11 ottobre 2012 – Licenziare è umano. Farlo quanto si fanno utili record un po’ meno. Farlo passare in sordina, proclamandosi alfieri della «cultura della responsabilità sociale» rischia di apparire diabolico. Il ruolo del ”diavolo” tocca a Takeda Italia. Dopo l’acquisizione di Nycomed, terminata alla fine del 2011, la filiale italiana della più grande azienda farmaceutica giapponese vuole lasciare a casa 124 lavoratori della società acquisita che ha sede a Milano e 170 dei suoi (la maggior parte informatori farmaceutici) a Roma, rispetto a un organico complessivo di 800 dipendenti in Italia tra le società. Di fatto, quasi il 40% della forza lavoro. Questo, appunto, nonostante bilanci spettacolari e, appunto, l’adozione di «una cultura di responsabilità sociale dell’impresa che si mantenga sensibile alle preoccupazioni sociali, nello svolgimento delle proprie operazioni commerciali e nei rapporti con le parti interessate. Tra le attività riconducibili a un principio di responsabilità sociale possono essere citate diverse iniziative che si rivolgono prima all’interno dell’azienda – alle proprie risorse umane – per poi passare all’esterno della stessa, a livello locale, nazionale e internazionale».
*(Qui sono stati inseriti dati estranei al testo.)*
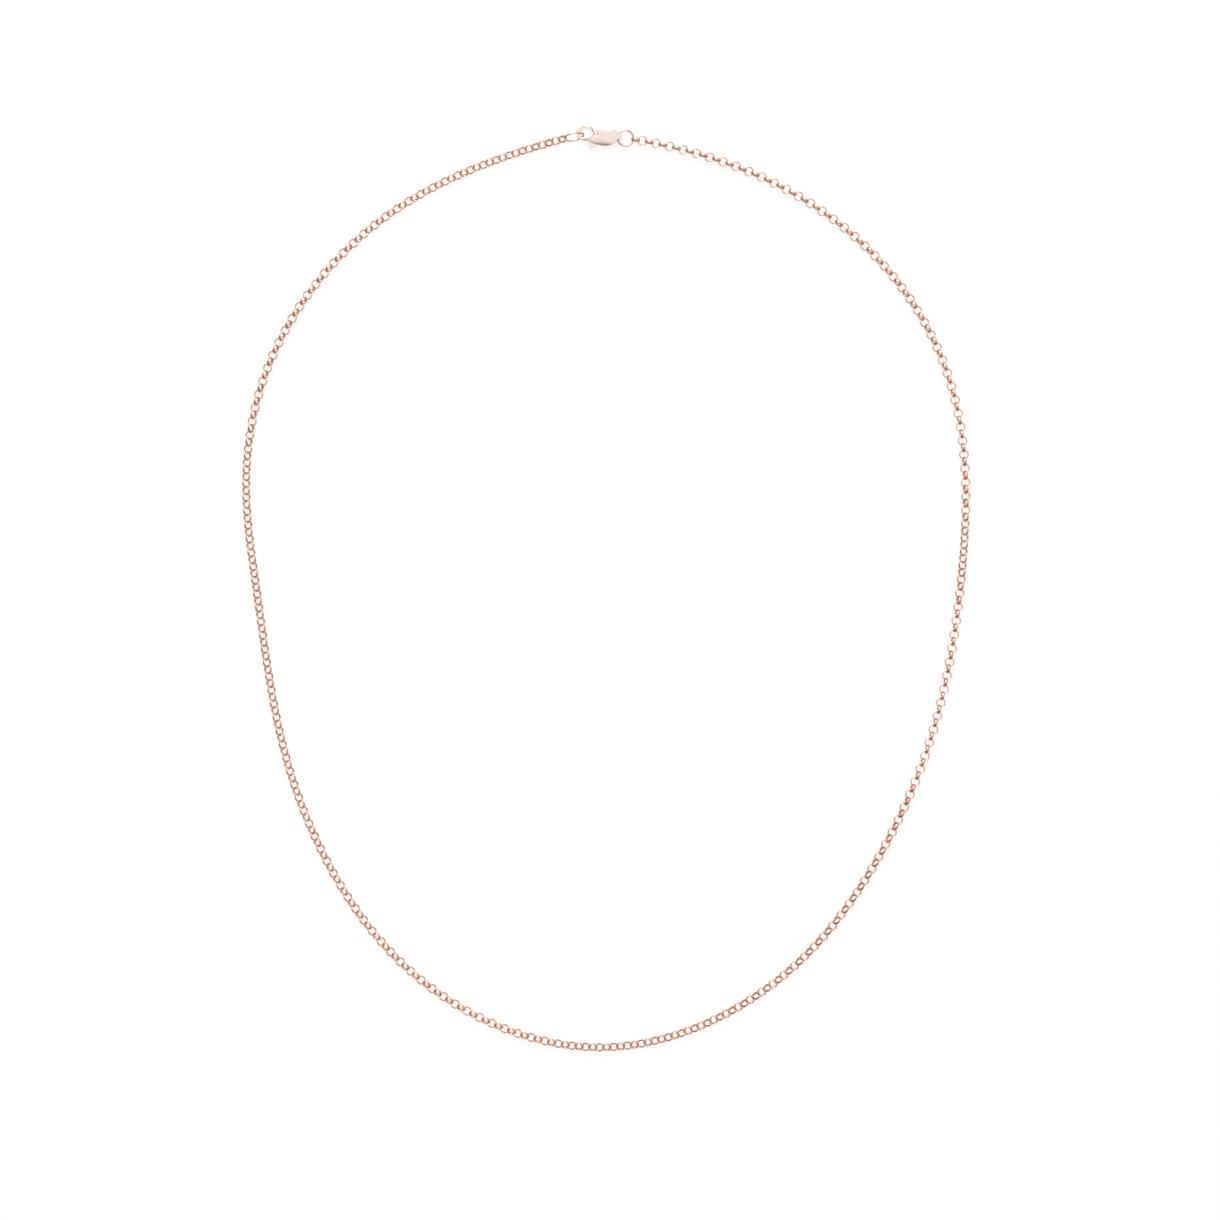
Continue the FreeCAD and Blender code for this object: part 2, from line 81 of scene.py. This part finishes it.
def add_node(tree: bpy.types.NodeTree, kind: str, settings: dict, links: dict) -> bpy.types.Node:
    """Add a node with its settings, its unlinked values and its links.

    Args:
        tree: The node tree to add to.
        kind: The node's Blender type.
        settings: Node properties by name, and values of input sockets by name or number.
        links: Output sockets to join to this node's inputs, by input name or number.

    Returns:
        The new node.
    """
    node = tree.nodes.new(kind)
    for name, value in settings.items():
        if isinstance(name, int) or name in node.inputs:
            node.inputs[name].default_value = value
        else:
            setattr(node, name, value)
    for name, socket in links.items():
        tree.links.new(socket, node.inputs[name])
    return node


@dataclass(frozen=True)
class RoseGold:
    """A polished rose gold surface.

    Nine carat rose gold is mostly copper and silver, so it reflects a warm pink. Where one
    bright wall reflects another, the colour deepens to salmon and then to a red brown.
    The material also paints that deepening into the colour: where ambient occlusion finds a
    nook between links or parts, the colour is darkened toward the deep colour as painted shade
    and painted reflection. The same deep colour is also mixed in at random as a cloudy tone.
    """

    name: str
    colour: str
    # The deep colour serves as a random cloudy tone, and also as the painted shade and painted reflection in
    # the nooks.
    deep_tone_and_painted_shade: str
    roughness: float
    mark_mm: float
    mark_depth_mm: float
    stretch: tuple[float, float, float]
    wear: Wear
    cloud_mm: float = 3.0
    # How far the ambient occlusion reaches when it paints shade into the nooks.
    painted_shade_reach_mm: float = 0.35

    def material(self) -> bpy.types.Material:
        """Build the node material of this surface.

        Returns:
            The new material.
        """
        made = bpy.data.materials.new(self.name)
        made.use_nodes = True
        tree = made.node_tree
        tree.nodes.clear()
        place = add_node(tree, "ShaderNodeTexCoord", {}, {}).outputs["Object"]
        cloud = add_node(
            tree, "ShaderNodeTexNoise", {"Scale": 1 / (self.cloud_mm * MM), "Detail": 2.0}, {"Vector": place}
        )
        # Painted shade and painted reflection: the colour is darkened toward the deep colour where ambient
        # occlusion finds a nook between links or parts.
        painted_shade_occlusion = add_node(
            tree, "ShaderNodeAmbientOcclusion", {"samples": 6, "Distance": self.painted_shade_reach_mm * MM}, {}
        )
        depth = add_node(
            tree,
            "ShaderNodeMapRange",
            {"From Min": 0.25, "From Max": 0.85, "To Min": 1.0, "To Max": 0.0},
            {"Value": painted_shade_occlusion.outputs["AO"]},
        )
        tint = add_node(
            tree,
            "ShaderNodeMapRange",
            {"From Min": 0.35, "From Max": 0.7, "To Min": 0.0, "To Max": 0.22},
            {"Value": cloud.outputs["Fac"]},
        )
        # The stronger of the painted shade in the nooks and the random cloudy tone sets how far the colour
        # moves toward the deep colour.
        tone_and_painted_shade = add_node(
            tree,
            "ShaderNodeMath",
            {"operation": "MAXIMUM"},
            {0: depth.outputs["Result"], 1: tint.outputs["Result"]},
        )
        hue_with_painted_shade = add_node(
            tree,
            "ShaderNodeMix",
            {"data_type": "RGBA", 6: linear(self.colour), 7: linear(self.deep_tone_and_painted_shade)},
            {0: tone_and_painted_shade.outputs["Value"]},
        )
        long_way = add_node(
            tree, "ShaderNodeMapping", {"Scale": self.stretch}, {"Vector": place}
        )
        marks = add_node(
            tree,
            "ShaderNodeTexNoise",
            {"Scale": 1 / (self.mark_mm * MM), "Detail": 3.0, "Roughness": 0.6},
            {"Vector": long_way.outputs["Vector"]},
        )
        bump = add_node(
            tree,
            "ShaderNodeBump",
            {"Strength": self.wear.value, "Distance": self.mark_depth_mm * MM},
            {"Height": marks.outputs["Fac"]},
        )
        shine = add_node(
            tree,
            "ShaderNodeMapRange",
            {
                "From Min": 0.3,
                "From Max": 0.7,
                "To Min": self.roughness * 0.8,
                "To Max": self.roughness * (1 + 0.4 * self.wear.value),
            },
            {"Value": marks.outputs["Fac"]},
        )
        shader = add_node(
            tree,
            "ShaderNodeBsdfPrincipled",
            {"Metallic": 1.0},
            {
                "Base Color": hue_with_painted_shade.outputs[2],
                "Roughness": shine.outputs["Result"],
                "Normal": bump.outputs["Normal"],
            },
        )
        add_node(
            tree, "ShaderNodeOutputMaterial", {}, {"Surface": shader.outputs["BSDF"]}
        )
        return made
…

Gli affari vanno male? In Italia c’è crisi? A guardare il bilancio annuale chiuso il 31 marzo 2012 non sembrerebbe affatto: i conti presentano un utile di esercizio di 30.600.800 euro (il miglior risultato di sempre da quando nel 1982 il big giapponese è nel nostro Paese) dopo aver rilevato imposte sul reddito dell’esercizio per 21.495.423 euro. Come si legge sempre nel sito ufficiale, Takeda rappresenta una delle maggiori realtà dell’industria farmaceutica italiana, con un sito produttivo, posto in Piemonte, a Cerano (No), all’avanguardia per tecnologie e tutela dell’ambiente, che garantisce la produzione per l’Italia e per le consociate europee ed extra-europee del gruppo.

Per Takeda Italia, dunque, si tratta di una disonorevole “macchia” in termini di Csr sociale. Anche se, quasi certamente, non prevista. Il colosso nipponico, con l’acquisizione a livello globale del gruppo svizzero Nycomed, aveva forse sbagliato i conti in termini di sovrapposizioni nazionali, soprattutto alla luce degli effetti delle liberalizzazioni farmaceutiche. Con il decreto Balduzzi, spiegano i sindacati, cambierà il lavoro degli informatori farmaceutici che non andranno più a visitare singolarmente i medici di base, ma faranno una sorta di presentazione collettiva. Per cui, di fatto, ne occorreranno meno. Grazie alle trattative sindacali, due giorni fa è stato raggiunto un accordo con Nycomed Milano (le procedure di licenziamento Nycomed e Takeda sono separate): su 124 licenziamenti sono stati recuperati 16 lavoratori, mentre per i rimanenti sono previste incentivazioni all’esodo su base volontaria e corsi formazione per le ricollocazioni anche esterne in società terze che applicheranno il contratto chimico farmaceutico. La trattativa sindacale, invece, è arrivata a un punto critico sul fronte romano. Takeda vuole imporre le medesime condizioni sostanziali e normative dell’accordo milanese, ma i sindacati non sono d’accordo e ormai sono già trascorsi i 75 giorni di tempo per poter far partire le lettere di licenziamento. Le organizzazioni sindacali (Ugl, Cgil, Cils e Uil) hanno deciso di tenere un’assemblea lunedì mattina a Roma con i dipendenti per far decidere loro. Sempre lunedì ore 15 ci sarà un incontro in Regione Lazio per la firma dell’accordo o la rottura delle trattative, a seconda dell’esito dell’assemblea.

Se il caso di Takeda Italia sorprende per l’impegno nel sociale che l’azienda pubblicizza, è pur vero che il settore è in crisi. Ieri Menarini, multinazionale del settore farmaceutico con sede a Firenze, ha annunciato mille esuberi su un totale di 3.600 dipendenti in Italia. La “colpa” – in base a quanto dichiarato dall’azienda è della legge del 15 agosto che impone ai medici di indicare nella prescrizione il farmaco generico e che ha causato un crollo di fatturato.